-------- Recorded data

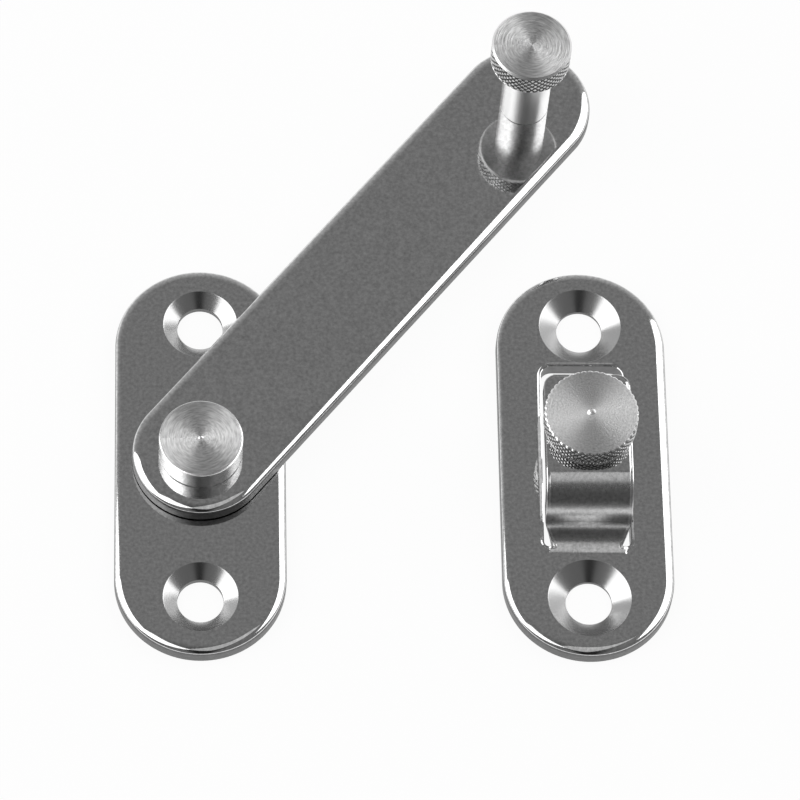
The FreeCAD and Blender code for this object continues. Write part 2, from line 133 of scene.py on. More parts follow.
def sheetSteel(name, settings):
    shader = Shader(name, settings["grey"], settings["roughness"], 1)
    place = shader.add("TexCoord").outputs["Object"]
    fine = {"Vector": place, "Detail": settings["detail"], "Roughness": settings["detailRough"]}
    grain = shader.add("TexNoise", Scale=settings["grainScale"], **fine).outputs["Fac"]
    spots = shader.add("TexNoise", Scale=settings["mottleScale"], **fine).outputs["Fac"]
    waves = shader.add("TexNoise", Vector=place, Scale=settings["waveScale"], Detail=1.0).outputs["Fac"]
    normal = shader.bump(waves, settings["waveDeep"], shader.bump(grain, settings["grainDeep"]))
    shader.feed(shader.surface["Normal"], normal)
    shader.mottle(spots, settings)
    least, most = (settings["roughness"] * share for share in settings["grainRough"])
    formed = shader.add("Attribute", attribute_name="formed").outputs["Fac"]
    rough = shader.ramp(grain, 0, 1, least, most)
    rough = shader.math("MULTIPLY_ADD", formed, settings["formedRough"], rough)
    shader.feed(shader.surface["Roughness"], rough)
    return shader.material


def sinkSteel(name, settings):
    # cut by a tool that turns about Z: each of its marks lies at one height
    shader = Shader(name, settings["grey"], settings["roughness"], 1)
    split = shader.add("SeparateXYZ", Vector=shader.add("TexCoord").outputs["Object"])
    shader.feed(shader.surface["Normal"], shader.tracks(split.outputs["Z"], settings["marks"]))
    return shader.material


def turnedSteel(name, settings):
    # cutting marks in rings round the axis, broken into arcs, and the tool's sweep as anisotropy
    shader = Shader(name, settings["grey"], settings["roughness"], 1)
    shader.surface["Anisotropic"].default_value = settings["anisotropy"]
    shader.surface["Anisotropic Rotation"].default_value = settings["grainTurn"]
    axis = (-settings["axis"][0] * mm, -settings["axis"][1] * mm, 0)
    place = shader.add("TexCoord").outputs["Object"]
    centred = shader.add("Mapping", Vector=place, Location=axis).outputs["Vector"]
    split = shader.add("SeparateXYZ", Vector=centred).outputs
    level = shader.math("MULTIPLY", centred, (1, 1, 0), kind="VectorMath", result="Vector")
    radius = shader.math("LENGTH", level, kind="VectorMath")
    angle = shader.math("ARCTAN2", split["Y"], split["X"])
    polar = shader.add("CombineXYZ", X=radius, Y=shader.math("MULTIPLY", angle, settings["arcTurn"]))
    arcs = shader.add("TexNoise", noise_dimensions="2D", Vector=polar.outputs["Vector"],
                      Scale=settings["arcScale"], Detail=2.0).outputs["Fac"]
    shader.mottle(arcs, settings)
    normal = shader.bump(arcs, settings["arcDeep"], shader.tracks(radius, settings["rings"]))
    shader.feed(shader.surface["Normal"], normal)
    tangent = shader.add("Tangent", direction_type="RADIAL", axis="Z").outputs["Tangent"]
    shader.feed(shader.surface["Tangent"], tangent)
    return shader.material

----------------

#### [Instructions to follow]
Write out the whole listing exactly.

#### [Solution]
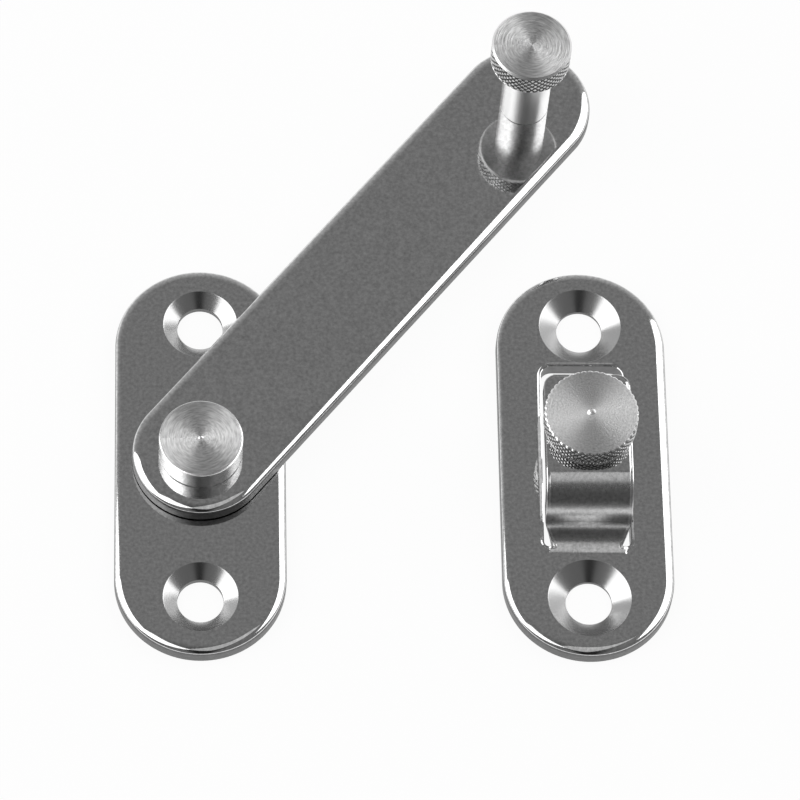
The FreeCAD and Blender code for this object continues. Write part 2, from line 133 of scene.py on. More parts follow.
def sheetSteel(name, settings):
    shader = Shader(name, settings["grey"], settings["roughness"], 1)
    place = shader.add("TexCoord").outputs["Object"]
    fine = {"Vector": place, "Detail": settings["detail"], "Roughness": settings["detailRough"]}
    grain = shader.add("TexNoise", Scale=settings["grainScale"], **fine).outputs["Fac"]
    spots = shader.add("TexNoise", Scale=settings["mottleScale"], **fine).outputs["Fac"]
    waves = shader.add("TexNoise", Vector=place, Scale=settings["waveScale"], Detail=1.0).outputs["Fac"]
    normal = shader.bump(waves, settings["waveDeep"], shader.bump(grain, settings["grainDeep"]))
    shader.feed(shader.surface["Normal"], normal)
    shader.mottle(spots, settings)
    least, most = (settings["roughness"] * share for share in settings["grainRough"])
    formed = shader.add("Attribute", attribute_name="formed").outputs["Fac"]
    rough = shader.ramp(grain, 0, 1, least, most)
    rough = shader.math("MULTIPLY_ADD", formed, settings["formedRough"], rough)
    shader.feed(shader.surface["Roughness"], rough)
    return shader.material


def sinkSteel(name, settings):
    # cut by a tool that turns about Z: each of its marks lies at one height
    shader = Shader(name, settings["grey"], settings["roughness"], 1)
    split = shader.add("SeparateXYZ", Vector=shader.add("TexCoord").outputs["Object"])
    shader.feed(shader.surface["Normal"], shader.tracks(split.outputs["Z"], settings["marks"]))
    return shader.material


def turnedSteel(name, settings):
    # cutting marks in rings round the axis, broken into arcs, and the tool's sweep as anisotropy
    shader = Shader(name, settings["grey"], settings["roughness"], 1)
    shader.surface["Anisotropic"].default_value = settings["anisotropy"]
    shader.surface["Anisotropic Rotation"].default_value = settings["grainTurn"]
    axis = (-settings["axis"][0] * mm, -settings["axis"][1] * mm, 0)
    place = shader.add("TexCoord").outputs["Object"]
    centred = shader.add("Mapping", Vector=place, Location=axis).outputs["Vector"]
    split = shader.add("SeparateXYZ", Vector=centred).outputs
    level = shader.math("MULTIPLY", centred, (1, 1, 0), kind="VectorMath", result="Vector")
    radius = shader.math("LENGTH", level, kind="VectorMath")
    angle = shader.math("ARCTAN2", split["Y"], split["X"])
    polar = shader.add("CombineXYZ", X=radius, Y=shader.math("MULTIPLY", angle, settings["arcTurn"]))
    arcs = shader.add("TexNoise", noise_dimensions="2D", Vector=polar.outputs["Vector"],
                      Scale=settings["arcScale"], Detail=2.0).outputs["Fac"]
    shader.mottle(arcs, settings)
    normal = shader.bump(arcs, settings["arcDeep"], shader.tracks(radius, settings["rings"]))
    shader.feed(shader.surface["Normal"], normal)
    tangent = shader.add("Tangent", direction_type="RADIAL", axis="Z").outputs["Tangent"]
    shader.feed(shader.surface["Tangent"], tangent)
    return shader.material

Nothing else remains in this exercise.